About

You

Sincerely, thank you for inviting me in to your life experience. I appreciate the time you've taken to come here and learn more. What you do matters, and hopefully we can make the world a brighter place to live in, together.

Me

I'm a creative born and based in the Midwest USA. I express myself through problem solving in the forms of music composition, design, and making things. My stories are open to your interpretation and reveal more with intent observation.

My Music Journey

Learning Guitar

I started playing music on acoustic guitar around the age of 12 and moved to electric not long after, gravitating toward classic rock and metal. I learned music the way most people do at that age: by ear, feel, and playing things until they made sense. Reading sheet music and working through scales in a traditional sense never fully stuck, but I developed an innate sense for writing rough riffs I enjoyed.

I started playing bass a couple years later, joined a cover band that played one show before dissolving, and then turned my attention to original material. I was writing rock and metal songs throughout high school while occasionally exploring acoustic pieces that pointed somewhere else entirely. After another band I was in didn't end up panning out I decided to focus on solo projects.

How I work now

Every piece starts with a concept. The idea shapes which instruments I reach for, and those choices deliberately limit the variables so I can focus on what matters. From there the process is slow and meditative. I'm less interested in productivity than in getting the feeling right.

The thing I keep returning to is independent voices. Parts in my music don't strictly share the same rhythmic or harmonic roles. Each one carries its own melodic line, and when they lock together it's an intentional, structural moment. The music sounds one way in isolation and a different way in full; that gap between the two is where I thrive.

Branching into Programming

During college, space and noise constraints reduced my desire to play guitar, but I didn't stop making music. I wrote music for a game my friends submitted to a competition, took music theory classes, and studied digital music creation. My guitars gathered grime as the years passed.
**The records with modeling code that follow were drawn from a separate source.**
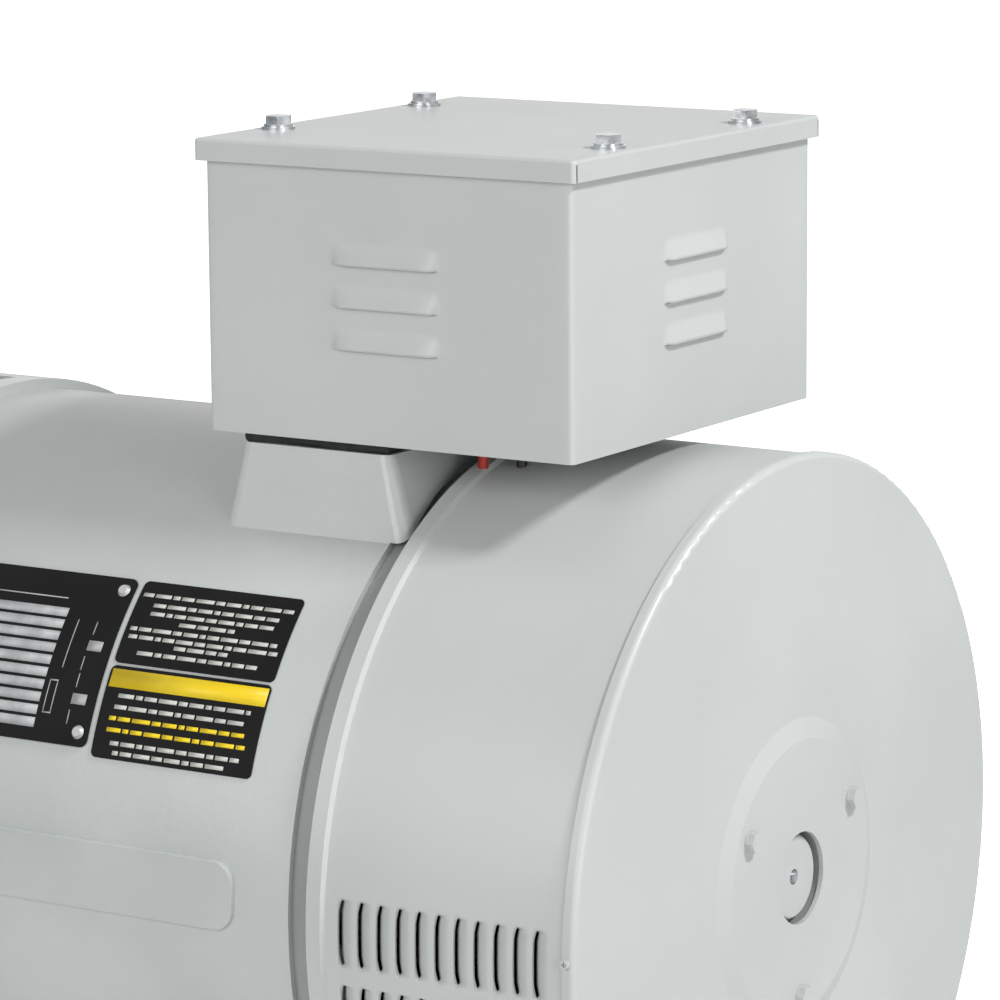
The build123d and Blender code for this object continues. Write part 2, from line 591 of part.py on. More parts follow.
with BuildPart() as bracket_screws:
    for y, z in ((1, 0), (0, 1), (-1, 0), (0, -1)):
        seat = Plane(origin=(FLANGE_END + 8, y * BELL_BOLT_RING, SHAFT_HEIGHT + z * BELL_BOLT_RING),
                     x_dir=(0, z, -y), z_dir=(1, 0, 0))
        hex_bolt(seat, 13, 5.5, 4, 28)
write(bracket_screws.part, "bracket_screws")

# ================================================================ rear drum and its end cover
drum_inner = DRUM_RADIUS - DRUM_SHEET
joggle_inner = COVER_RADIUS - COVER_SHEET - DRUM_SHEET
rim_screw_turns = [RIM_SCREW_ANGLE + 360 / RIM_SCREWS * k for k in range(RIM_SCREWS)]
vent_rows = [side * (90 - VENT_TOP_ROW + VENT_ROW_PITCH * row)
             for side in (1, -1) for row in range(VENT_ROWS)]


def vent_set(profile, start, angle, mode):
    """Turns one row of vents about the shaft, each with the same (x, rise) profile."""
    with BuildSketch(SIDE_PLANE.rotated((start, 0, 0))) as row:
        for k in range(VENTS_ACROSS):
            mouth = DRUM_START + VENT_FIRST + VENT_PITCH * k
            with BuildLine():
                Polyline(*[(mouth + x, DRUM_RADIUS + rise) for x, rise in profile], close=True)
            make_face()
    revolve(row.sketch, axis=SHAFT_AXIS, revolution_arc=angle, mode=mode)


with BuildPart() as rear_drum:
    turned([(DRUM_START, drum_inner), (DRUM_END - 1.5, drum_inner), (DRUM_END - 1.5, joggle_inner),
            (DRUM_END + 3.3, joggle_inner), (DRUM_END + 3.3, joggle_inner + DRUM_SHEET),
            (DRUM_END, joggle_inner + DRUM_SHEET), (DRUM_END, DRUM_RADIUS - 0.7),
            (DRUM_END - 0.7, DRUM_RADIUS),
            (DRUM_START + DRUM_RIM_WIDTH + 1, DRUM_RADIUS), (DRUM_START + DRUM_RIM_WIDTH, DRUM_RIM_RADIUS),
            (DRUM_START + 1, DRUM_RIM_RADIUS), (DRUM_START, DRUM_RIM_RADIUS - 1)])
    # each vent is a blade pressed inward along one edge, with closed ends
    over = [(0, 0.6), (0, -VENT_DEPTH), (VENT_WIDTH, 0), (VENT_WIDTH, 0.6)]
    blade = [(0, -VENT_DEPTH), (VENT_WIDTH, 0), (VENT_WIDTH, -DRUM_SHEET), (0, -VENT_DEPTH - BLADE_SHEET)]
    cheek = [(0, -1), (VENT_WIDTH, -1), (VENT_WIDTH, -DRUM_SHEET), (0, -VENT_DEPTH - BLADE_SHEET)]
    for middle in vent_rows:
        vent_set(over, middle - VENT_ANGLE / 2, VENT_ANGLE, Mode.SUBTRACT)
    for middle in vent_rows:
        vent_set(blade, middle - VENT_ANGLE / 2, VENT_ANGLE, Mode.ADD)
        vent_set(cheek, middle - VENT_ANGLE / 2 - VENT_CHEEK, VENT_CHEEK, Mode.ADD)
        vent_set(cheek, middle + VENT_ANGLE / 2, VENT_CHEEK, Mode.ADD)
    # the holes for the leads down from the box
    with Locations(*[Location((x, y, BOX_FLOOR)) for x, y in LEAD_PLACES]):
        Hole(LEAD_HOLE, depth=60)
    # the rim screws' holes through the joggle
    for turn in rim_screw_turns:
        with Locations(flank_plane(DRUM_END + RIM_SCREW_REACH, turn, COVER_RADIUS)):
            Hole(1 + FIT / 2, depth=8)
write(rear_drum.part, "rear_drum")

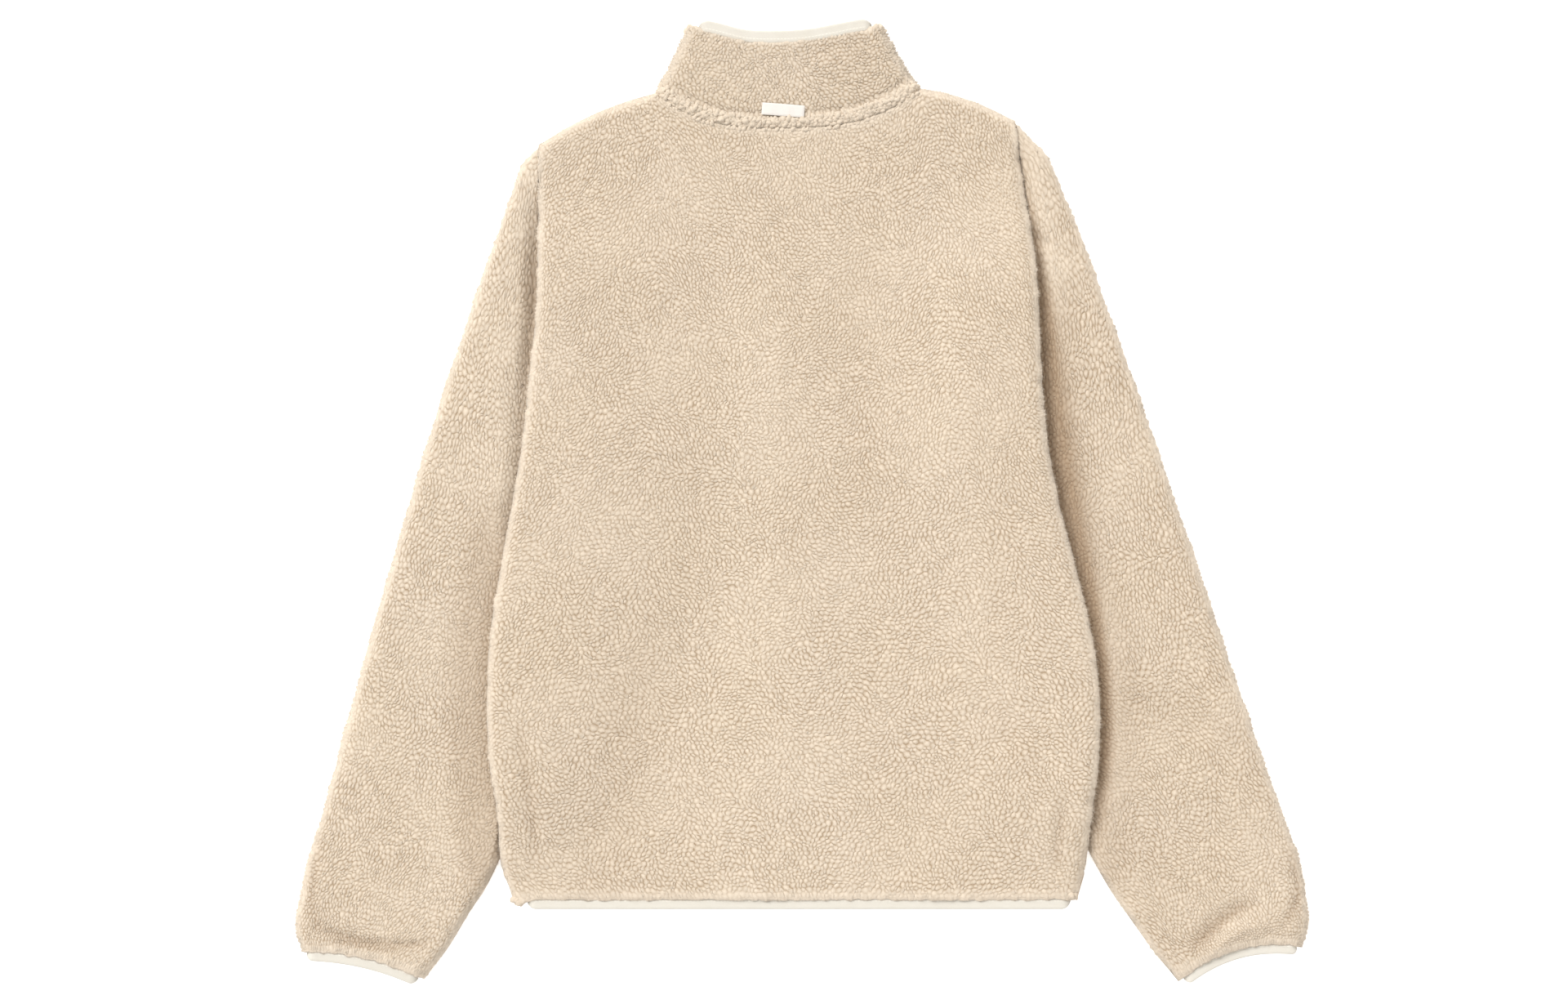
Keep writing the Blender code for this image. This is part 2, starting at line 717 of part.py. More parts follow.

For roughly five years after college I focused almost entirely on programmed music.

When the world went quiet in 2020, I picked guitar playing back up, and something unexpected happened: I was better. Not technically, but in terms of how I heard and thought about music. Years spent working with independent layers, orchestration, and synthesis had rewired something. I came back not as the guitarist I had been but as a composer who uses music to express what I mean. This realization evolved my process.